**Task instructions**
Write out exactly the lines between the line containing "0.17, 0.10), 0.45)" and the line containing "obj.data.transform(world)", including both of those lines, and nothing more.
* Start Records for the task *
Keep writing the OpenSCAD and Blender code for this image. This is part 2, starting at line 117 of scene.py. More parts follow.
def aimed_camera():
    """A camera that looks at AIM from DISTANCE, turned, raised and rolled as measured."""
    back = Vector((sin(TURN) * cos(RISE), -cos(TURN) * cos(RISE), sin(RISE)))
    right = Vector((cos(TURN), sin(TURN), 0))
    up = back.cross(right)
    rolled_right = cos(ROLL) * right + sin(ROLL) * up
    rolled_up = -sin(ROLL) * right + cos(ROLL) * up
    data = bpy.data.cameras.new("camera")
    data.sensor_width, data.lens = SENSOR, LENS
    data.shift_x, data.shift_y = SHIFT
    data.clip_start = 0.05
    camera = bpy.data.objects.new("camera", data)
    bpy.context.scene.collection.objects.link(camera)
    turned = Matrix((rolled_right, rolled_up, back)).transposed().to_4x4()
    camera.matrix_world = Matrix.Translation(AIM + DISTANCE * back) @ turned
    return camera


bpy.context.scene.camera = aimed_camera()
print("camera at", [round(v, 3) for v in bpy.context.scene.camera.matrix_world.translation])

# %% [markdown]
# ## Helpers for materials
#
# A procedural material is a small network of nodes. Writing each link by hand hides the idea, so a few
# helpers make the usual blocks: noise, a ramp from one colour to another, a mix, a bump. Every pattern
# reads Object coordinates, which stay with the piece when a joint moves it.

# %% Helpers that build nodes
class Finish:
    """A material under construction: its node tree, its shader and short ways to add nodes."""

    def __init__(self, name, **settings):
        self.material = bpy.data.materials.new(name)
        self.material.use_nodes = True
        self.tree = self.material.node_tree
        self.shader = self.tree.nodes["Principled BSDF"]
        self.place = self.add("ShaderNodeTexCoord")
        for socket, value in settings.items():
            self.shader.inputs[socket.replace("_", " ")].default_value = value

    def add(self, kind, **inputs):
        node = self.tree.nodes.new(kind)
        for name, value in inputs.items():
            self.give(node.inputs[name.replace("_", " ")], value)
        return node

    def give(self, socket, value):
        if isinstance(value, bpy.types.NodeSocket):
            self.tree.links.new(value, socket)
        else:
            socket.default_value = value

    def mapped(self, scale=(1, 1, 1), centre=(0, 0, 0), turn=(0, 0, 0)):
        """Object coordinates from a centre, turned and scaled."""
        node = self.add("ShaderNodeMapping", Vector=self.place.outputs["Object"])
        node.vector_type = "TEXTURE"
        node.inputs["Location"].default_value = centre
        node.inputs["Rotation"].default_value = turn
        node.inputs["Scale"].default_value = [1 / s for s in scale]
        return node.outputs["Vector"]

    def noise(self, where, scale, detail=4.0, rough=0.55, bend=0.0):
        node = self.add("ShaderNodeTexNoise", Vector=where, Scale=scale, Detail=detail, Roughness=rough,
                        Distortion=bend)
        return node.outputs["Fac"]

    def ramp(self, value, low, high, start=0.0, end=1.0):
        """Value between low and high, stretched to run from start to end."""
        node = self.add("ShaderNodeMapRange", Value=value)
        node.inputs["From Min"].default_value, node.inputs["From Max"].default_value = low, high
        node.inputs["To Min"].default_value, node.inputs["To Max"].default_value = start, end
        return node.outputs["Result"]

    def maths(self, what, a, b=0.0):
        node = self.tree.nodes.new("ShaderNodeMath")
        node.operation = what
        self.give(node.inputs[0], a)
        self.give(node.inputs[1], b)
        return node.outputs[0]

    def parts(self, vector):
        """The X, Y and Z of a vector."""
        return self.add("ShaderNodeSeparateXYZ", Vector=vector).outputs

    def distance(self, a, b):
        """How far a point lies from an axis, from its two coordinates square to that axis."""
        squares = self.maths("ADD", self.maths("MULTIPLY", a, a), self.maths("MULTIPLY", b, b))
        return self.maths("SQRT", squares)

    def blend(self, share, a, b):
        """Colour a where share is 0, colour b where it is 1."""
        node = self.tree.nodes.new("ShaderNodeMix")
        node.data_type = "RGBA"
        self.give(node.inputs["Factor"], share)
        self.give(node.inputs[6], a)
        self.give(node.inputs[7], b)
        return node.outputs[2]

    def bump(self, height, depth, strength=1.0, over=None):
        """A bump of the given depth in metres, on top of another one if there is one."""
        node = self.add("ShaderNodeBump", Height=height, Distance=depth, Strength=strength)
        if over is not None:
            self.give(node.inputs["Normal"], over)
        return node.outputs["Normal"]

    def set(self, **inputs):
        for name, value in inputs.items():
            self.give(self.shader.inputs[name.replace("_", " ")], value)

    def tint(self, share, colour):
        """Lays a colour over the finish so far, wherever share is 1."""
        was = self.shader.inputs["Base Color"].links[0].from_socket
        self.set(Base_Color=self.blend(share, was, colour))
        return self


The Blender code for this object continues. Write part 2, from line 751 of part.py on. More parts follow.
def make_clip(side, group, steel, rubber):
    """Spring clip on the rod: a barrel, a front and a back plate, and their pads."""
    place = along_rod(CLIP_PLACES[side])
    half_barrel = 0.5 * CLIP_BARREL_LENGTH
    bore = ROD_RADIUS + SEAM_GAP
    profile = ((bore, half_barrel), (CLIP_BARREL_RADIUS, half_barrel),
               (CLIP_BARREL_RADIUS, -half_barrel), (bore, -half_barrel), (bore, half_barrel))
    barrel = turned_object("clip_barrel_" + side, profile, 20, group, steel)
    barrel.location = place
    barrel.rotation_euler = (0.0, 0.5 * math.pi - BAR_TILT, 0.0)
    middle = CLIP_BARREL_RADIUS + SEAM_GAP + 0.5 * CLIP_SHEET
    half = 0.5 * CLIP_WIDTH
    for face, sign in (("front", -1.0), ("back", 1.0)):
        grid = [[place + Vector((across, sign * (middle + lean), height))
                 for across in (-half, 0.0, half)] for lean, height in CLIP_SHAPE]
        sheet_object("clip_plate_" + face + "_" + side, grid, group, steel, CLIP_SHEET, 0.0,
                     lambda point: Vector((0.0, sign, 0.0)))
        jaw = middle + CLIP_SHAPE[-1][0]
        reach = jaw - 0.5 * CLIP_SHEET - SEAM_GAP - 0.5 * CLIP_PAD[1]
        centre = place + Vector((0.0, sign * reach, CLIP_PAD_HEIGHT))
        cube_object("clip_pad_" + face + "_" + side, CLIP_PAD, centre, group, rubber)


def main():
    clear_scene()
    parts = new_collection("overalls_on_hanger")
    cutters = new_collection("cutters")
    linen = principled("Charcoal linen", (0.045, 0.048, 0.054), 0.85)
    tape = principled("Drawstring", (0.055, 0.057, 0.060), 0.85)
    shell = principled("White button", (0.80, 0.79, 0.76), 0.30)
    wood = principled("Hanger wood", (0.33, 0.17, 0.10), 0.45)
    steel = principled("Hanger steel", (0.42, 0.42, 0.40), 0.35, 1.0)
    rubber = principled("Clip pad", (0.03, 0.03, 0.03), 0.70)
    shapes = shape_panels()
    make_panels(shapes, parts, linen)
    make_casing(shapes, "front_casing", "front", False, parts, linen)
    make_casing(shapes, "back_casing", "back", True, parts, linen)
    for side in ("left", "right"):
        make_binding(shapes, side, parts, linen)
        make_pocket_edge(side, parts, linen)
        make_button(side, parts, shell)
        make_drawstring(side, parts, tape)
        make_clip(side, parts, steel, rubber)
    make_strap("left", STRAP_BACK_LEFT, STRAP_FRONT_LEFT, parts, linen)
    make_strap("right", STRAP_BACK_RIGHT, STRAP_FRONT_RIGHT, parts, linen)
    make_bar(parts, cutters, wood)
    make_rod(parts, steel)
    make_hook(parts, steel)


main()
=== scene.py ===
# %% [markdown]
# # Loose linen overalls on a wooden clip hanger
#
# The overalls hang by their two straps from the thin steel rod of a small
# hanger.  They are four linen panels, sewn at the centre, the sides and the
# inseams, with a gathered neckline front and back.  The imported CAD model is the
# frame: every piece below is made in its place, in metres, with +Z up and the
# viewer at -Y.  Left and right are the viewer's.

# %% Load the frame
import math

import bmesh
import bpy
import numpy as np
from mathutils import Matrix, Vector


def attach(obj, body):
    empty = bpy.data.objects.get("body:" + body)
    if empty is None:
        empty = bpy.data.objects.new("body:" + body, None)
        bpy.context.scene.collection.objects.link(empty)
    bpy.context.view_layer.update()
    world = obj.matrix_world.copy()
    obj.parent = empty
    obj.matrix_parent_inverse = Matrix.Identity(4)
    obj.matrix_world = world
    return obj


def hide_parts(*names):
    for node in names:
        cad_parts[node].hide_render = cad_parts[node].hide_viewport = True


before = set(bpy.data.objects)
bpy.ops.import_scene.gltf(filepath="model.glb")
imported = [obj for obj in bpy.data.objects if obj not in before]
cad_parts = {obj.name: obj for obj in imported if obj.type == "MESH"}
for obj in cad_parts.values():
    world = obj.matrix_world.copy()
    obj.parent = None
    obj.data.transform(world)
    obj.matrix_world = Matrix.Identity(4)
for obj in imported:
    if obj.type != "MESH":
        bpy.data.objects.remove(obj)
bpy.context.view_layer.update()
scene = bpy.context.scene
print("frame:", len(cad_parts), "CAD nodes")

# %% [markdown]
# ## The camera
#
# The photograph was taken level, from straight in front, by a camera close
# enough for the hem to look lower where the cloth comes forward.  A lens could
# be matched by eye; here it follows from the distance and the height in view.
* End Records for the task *
**Written solution**
    wood = principled("Hanger wood", (0.33, 0.17, 0.10), 0.45)
    steel = principled("Hanger steel", (0.42, 0.42, 0.40), 0.35, 1.0)
    rubber = principled("Clip pad", (0.03, 0.03, 0.03), 0.70)
    shapes = shape_panels()
    make_panels(shapes, parts, linen)
    make_casing(shapes, "front_casing", "front", False, parts, linen)
    make_casing(shapes, "back_casing", "back", True, parts, linen)
    for side in ("left", "right"):
        make_binding(shapes, side, parts, linen)
        make_pocket_edge(side, parts, linen)
        make_button(side, parts, shell)
        make_drawstring(side, parts, tape)
        make_clip(side, parts, steel, rubber)
    make_strap("left", STRAP_BACK_LEFT, STRAP_FRONT_LEFT, parts, linen)
    make_strap("right", STRAP_BACK_RIGHT, STRAP_FRONT_RIGHT, parts, linen)
    make_bar(parts, cutters, wood)
    make_rod(parts, steel)
    make_hook(parts, steel)


main()
=== scene.py ===
# %% [markdown]
# # Loose linen overalls on a wooden clip hanger
#
# The overalls hang by their two straps from the thin steel rod of a small
# hanger.  They are four linen panels, sewn at the centre, the sides and the
# inseams, with a gathered neckline front and back.  The imported CAD model is the
# frame: every piece below is made in its place, in metres, with +Z up and the
# viewer at -Y.  Left and right are the viewer's.

# %% Load the frame
import math

import bmesh
import bpy
import numpy as np
from mathutils import Matrix, Vector


def attach(obj, body):
    empty = bpy.data.objects.get("body:" + body)
    if empty is None:
        empty = bpy.data.objects.new("body:" + body, None)
        bpy.context.scene.collection.objects.link(empty)
    bpy.context.view_layer.update()
    world = obj.matrix_world.copy()
    obj.parent = empty
    obj.matrix_parent_inverse = Matrix.Identity(4)
    obj.matrix_world = world
    return obj


def hide_parts(*names):
    for node in names:
        cad_parts[node].hide_render = cad_parts[node].hide_viewport = True


before = set(bpy.data.objects)
bpy.ops.import_scene.gltf(filepath="model.glb")
imported = [obj for obj in bpy.data.objects if obj not in before]
cad_parts = {obj.name: obj for obj in imported if obj.type == "MESH"}
for obj in cad_parts.values():
    world = obj.matrix_world.copy()
    obj.parent = None
    obj.data.transform(world)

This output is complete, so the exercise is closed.